Among the lines of data below, reproduce only those from the one with "obj.parent = None" through the one with "LENS = 125.2", exactly as they stand, both ends included.

## Provided data
__________________________________________________

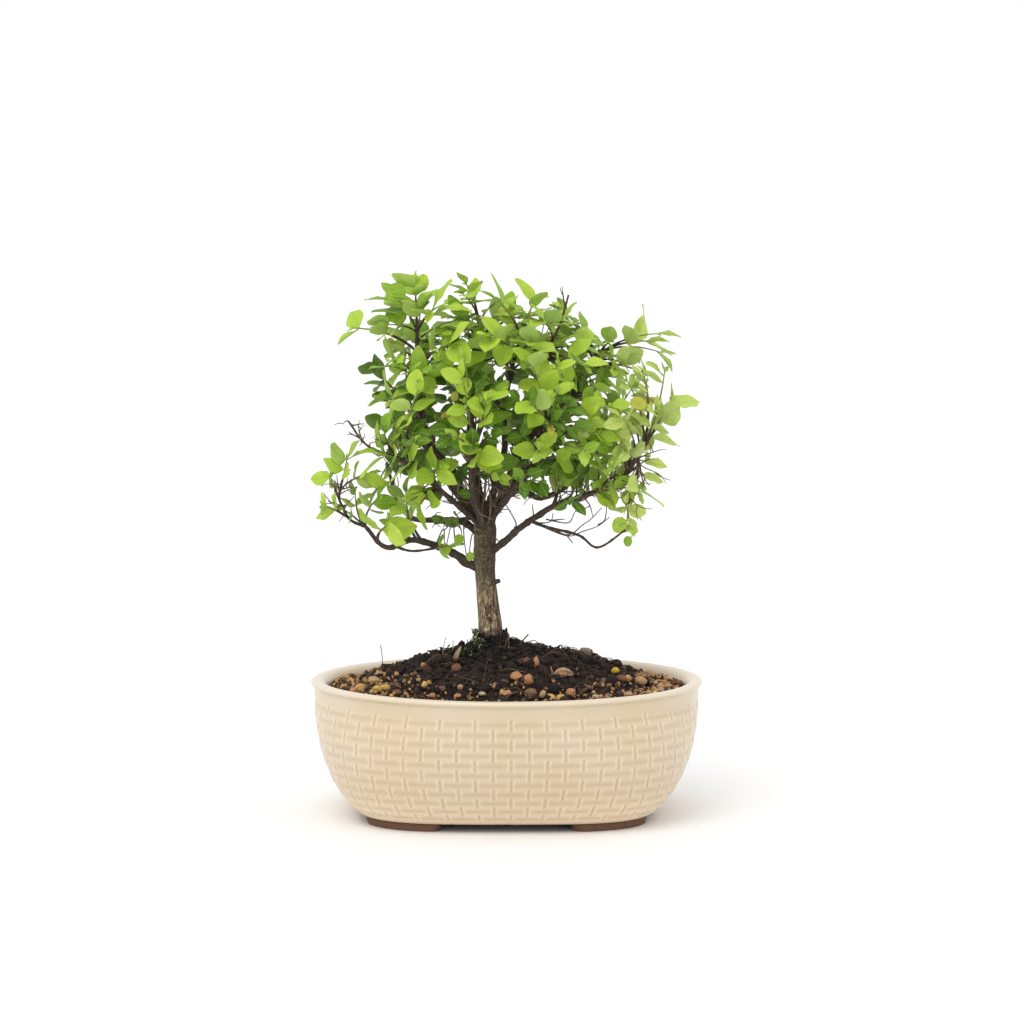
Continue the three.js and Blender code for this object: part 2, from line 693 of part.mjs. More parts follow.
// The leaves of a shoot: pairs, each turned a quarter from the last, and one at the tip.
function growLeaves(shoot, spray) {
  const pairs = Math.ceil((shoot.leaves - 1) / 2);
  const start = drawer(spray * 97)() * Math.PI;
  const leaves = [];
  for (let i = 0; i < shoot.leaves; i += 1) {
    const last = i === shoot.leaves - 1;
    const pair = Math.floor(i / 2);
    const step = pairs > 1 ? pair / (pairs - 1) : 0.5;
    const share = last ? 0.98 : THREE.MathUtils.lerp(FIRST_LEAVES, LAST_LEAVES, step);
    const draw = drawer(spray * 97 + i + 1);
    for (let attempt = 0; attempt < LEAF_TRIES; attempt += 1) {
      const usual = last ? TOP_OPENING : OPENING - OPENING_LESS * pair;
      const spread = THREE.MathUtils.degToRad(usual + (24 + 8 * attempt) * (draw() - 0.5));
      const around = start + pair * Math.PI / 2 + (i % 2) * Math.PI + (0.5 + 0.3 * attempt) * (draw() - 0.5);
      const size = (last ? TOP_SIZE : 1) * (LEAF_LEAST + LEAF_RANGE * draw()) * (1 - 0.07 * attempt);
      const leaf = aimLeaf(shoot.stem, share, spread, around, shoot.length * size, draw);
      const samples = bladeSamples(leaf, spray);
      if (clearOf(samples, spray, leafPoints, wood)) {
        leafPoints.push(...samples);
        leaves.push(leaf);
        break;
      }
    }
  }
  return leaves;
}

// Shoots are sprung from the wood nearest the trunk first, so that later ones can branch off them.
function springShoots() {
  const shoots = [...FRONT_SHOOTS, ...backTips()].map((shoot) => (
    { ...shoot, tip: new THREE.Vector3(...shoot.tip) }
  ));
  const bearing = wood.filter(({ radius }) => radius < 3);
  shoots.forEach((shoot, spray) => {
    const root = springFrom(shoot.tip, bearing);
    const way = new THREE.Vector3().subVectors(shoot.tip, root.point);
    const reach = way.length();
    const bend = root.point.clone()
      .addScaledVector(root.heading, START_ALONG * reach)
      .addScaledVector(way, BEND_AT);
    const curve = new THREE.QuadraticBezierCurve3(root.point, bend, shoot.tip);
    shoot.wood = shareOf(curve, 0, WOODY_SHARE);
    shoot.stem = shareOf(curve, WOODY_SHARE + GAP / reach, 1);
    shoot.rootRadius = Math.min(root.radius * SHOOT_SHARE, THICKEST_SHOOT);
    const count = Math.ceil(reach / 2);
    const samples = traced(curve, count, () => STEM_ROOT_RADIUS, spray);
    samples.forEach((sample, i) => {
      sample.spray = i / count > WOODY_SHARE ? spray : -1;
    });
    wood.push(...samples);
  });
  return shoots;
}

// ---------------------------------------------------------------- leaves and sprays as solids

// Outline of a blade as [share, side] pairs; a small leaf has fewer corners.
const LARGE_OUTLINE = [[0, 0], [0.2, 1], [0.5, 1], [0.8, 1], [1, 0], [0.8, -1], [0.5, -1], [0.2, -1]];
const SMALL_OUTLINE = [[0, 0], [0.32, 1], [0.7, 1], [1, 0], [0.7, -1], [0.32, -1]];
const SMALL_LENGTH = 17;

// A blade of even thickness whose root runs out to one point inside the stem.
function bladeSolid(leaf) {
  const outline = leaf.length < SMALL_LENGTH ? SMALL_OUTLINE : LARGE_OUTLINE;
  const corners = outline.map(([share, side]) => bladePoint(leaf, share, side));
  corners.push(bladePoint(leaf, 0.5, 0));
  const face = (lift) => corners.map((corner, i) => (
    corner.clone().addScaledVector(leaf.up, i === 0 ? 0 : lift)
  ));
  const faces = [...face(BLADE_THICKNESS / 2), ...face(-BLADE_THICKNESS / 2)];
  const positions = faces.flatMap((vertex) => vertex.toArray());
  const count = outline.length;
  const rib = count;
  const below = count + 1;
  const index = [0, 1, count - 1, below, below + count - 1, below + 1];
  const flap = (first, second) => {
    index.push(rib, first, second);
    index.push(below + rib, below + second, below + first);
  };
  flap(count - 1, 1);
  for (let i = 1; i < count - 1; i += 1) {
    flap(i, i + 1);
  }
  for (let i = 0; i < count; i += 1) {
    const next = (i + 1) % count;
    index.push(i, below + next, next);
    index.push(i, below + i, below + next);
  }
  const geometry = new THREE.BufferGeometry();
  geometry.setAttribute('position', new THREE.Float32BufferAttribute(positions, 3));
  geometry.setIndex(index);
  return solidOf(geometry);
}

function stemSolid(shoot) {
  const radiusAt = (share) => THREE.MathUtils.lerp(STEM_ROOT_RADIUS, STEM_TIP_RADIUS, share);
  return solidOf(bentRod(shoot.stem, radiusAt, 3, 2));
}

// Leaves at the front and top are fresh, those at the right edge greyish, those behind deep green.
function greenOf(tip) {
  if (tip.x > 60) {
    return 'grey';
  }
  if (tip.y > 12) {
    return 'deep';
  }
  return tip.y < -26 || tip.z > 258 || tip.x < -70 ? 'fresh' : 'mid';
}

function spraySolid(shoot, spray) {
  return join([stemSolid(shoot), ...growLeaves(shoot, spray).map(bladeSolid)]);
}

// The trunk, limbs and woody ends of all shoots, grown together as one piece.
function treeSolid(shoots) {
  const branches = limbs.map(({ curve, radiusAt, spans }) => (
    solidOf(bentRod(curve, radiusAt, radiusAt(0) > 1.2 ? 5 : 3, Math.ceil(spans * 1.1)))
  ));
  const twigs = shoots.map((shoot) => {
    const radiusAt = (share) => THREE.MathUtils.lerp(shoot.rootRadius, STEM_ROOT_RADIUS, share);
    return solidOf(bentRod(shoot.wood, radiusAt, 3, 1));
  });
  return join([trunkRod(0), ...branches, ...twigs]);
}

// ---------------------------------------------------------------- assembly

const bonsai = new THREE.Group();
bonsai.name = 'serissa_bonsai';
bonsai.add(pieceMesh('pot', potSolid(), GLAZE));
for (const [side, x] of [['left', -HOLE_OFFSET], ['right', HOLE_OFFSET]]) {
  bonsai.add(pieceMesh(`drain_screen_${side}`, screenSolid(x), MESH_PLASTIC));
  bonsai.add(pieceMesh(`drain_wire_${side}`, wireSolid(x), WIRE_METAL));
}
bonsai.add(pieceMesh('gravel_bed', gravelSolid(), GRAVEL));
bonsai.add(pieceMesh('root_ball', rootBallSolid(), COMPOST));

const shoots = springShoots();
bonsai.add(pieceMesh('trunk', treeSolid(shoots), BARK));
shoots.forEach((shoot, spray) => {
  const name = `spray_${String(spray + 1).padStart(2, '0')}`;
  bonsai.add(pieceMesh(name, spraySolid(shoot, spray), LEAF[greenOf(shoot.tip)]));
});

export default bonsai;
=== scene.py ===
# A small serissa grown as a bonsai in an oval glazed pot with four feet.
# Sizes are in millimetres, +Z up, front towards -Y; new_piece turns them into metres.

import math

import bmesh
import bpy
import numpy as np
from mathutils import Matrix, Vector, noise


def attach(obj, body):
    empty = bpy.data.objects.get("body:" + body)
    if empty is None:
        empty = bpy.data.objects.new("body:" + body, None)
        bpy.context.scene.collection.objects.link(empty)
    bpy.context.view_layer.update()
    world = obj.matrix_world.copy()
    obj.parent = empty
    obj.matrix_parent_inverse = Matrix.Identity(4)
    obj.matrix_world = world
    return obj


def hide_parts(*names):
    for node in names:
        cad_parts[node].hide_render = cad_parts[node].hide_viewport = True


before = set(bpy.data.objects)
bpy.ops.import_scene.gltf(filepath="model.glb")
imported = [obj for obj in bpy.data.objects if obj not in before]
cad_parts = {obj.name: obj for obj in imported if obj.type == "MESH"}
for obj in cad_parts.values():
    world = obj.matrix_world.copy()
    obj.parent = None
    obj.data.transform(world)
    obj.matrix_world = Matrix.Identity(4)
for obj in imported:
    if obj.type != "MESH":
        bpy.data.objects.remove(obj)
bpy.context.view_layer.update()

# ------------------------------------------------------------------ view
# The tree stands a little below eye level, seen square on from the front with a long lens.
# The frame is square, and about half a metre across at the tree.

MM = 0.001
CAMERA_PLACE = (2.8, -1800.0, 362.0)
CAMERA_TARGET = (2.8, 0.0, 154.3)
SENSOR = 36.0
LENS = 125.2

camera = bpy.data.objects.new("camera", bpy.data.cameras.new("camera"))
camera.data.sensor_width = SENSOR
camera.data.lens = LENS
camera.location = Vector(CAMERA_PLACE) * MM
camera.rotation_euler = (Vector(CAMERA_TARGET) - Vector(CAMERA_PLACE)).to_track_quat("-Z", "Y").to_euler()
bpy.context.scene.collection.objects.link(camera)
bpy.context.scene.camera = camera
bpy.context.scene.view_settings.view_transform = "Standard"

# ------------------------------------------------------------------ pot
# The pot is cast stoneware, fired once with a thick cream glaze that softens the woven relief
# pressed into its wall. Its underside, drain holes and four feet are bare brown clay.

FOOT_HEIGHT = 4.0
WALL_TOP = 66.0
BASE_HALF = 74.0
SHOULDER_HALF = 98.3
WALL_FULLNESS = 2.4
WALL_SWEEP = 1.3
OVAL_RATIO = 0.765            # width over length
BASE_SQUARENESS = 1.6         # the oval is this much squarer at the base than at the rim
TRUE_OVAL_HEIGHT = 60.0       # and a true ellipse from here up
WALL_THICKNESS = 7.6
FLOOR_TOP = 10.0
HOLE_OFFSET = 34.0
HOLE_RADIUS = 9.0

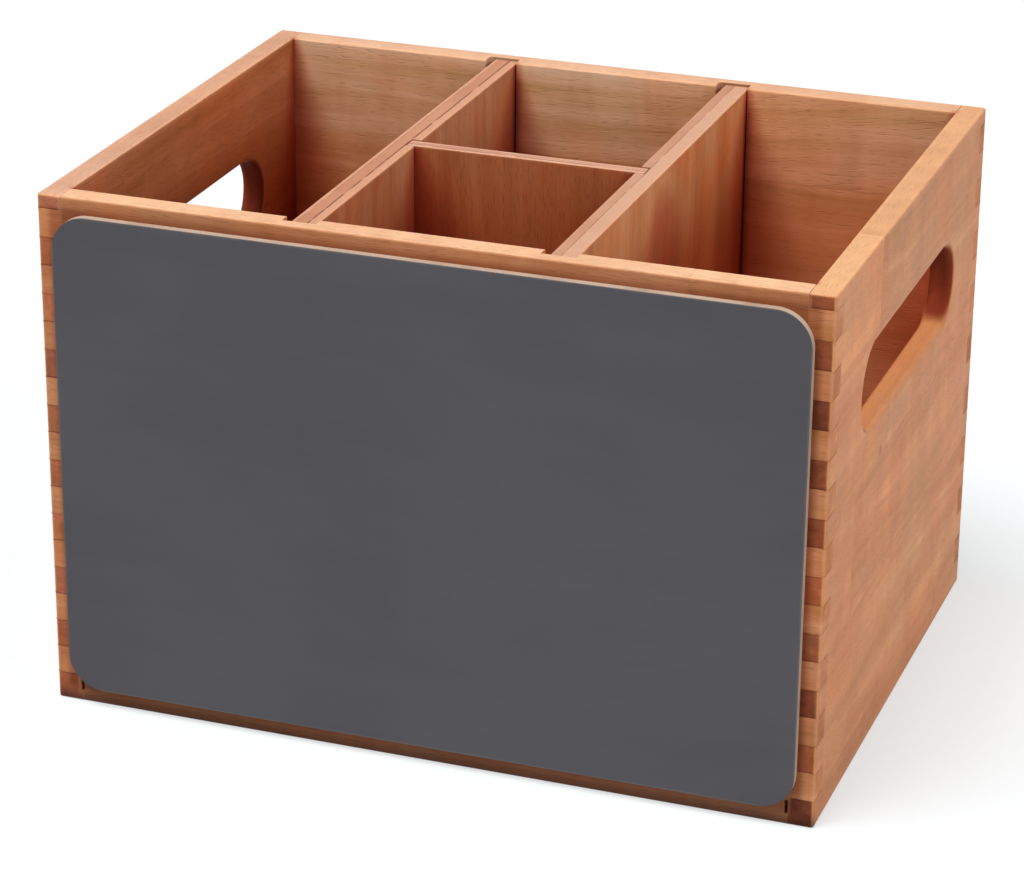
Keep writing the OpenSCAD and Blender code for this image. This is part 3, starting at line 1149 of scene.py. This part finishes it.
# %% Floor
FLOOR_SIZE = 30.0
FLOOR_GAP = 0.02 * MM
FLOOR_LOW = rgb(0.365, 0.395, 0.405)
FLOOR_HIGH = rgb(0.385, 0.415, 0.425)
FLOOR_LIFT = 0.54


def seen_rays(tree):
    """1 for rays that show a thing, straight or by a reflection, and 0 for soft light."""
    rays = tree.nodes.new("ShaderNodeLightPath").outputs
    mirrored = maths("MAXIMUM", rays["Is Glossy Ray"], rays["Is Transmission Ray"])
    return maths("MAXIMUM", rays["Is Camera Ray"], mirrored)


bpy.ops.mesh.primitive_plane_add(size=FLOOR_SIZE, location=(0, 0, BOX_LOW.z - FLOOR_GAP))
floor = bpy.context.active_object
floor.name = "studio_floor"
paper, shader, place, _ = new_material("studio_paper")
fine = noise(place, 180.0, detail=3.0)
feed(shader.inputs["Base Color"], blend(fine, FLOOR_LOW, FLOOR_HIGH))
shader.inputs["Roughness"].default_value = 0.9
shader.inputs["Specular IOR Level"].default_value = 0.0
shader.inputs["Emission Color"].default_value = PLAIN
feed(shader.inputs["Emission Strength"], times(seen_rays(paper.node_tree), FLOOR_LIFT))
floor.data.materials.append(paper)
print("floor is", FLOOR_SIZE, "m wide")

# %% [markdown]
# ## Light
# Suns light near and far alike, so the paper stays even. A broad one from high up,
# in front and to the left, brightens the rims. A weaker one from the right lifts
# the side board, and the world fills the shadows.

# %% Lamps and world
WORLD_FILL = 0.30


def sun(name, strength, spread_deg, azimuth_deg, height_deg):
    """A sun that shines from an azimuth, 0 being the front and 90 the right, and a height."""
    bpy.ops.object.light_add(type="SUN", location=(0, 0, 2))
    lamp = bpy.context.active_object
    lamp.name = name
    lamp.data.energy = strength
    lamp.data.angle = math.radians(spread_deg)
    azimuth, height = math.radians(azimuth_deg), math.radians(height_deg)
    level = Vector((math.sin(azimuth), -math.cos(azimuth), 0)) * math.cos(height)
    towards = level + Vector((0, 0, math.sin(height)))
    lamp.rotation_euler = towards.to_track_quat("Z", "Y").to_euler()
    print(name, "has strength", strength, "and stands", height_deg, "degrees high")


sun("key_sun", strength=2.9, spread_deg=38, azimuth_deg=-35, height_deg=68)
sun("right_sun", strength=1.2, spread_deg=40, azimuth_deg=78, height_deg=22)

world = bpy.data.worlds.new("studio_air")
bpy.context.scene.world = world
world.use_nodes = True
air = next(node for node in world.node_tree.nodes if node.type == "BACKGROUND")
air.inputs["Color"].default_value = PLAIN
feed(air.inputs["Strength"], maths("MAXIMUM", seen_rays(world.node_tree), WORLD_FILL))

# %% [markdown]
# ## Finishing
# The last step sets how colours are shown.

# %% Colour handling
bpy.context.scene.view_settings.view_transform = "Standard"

__________________________________________________

## Output of the task
    obj.parent = None
    obj.data.transform(world)
    obj.matrix_world = Matrix.Identity(4)
for obj in imported:
    if obj.type != "MESH":
        bpy.data.objects.remove(obj)
bpy.context.view_layer.update()

# ------------------------------------------------------------------ view
# The tree stands a little below eye level, seen square on from the front with a long lens.
# The frame is square, and about half a metre across at the tree.

MM = 0.001
CAMERA_PLACE = (2.8, -1800.0, 362.0)
CAMERA_TARGET = (2.8, 0.0, 154.3)
SENSOR = 36.0
LENS = 125.2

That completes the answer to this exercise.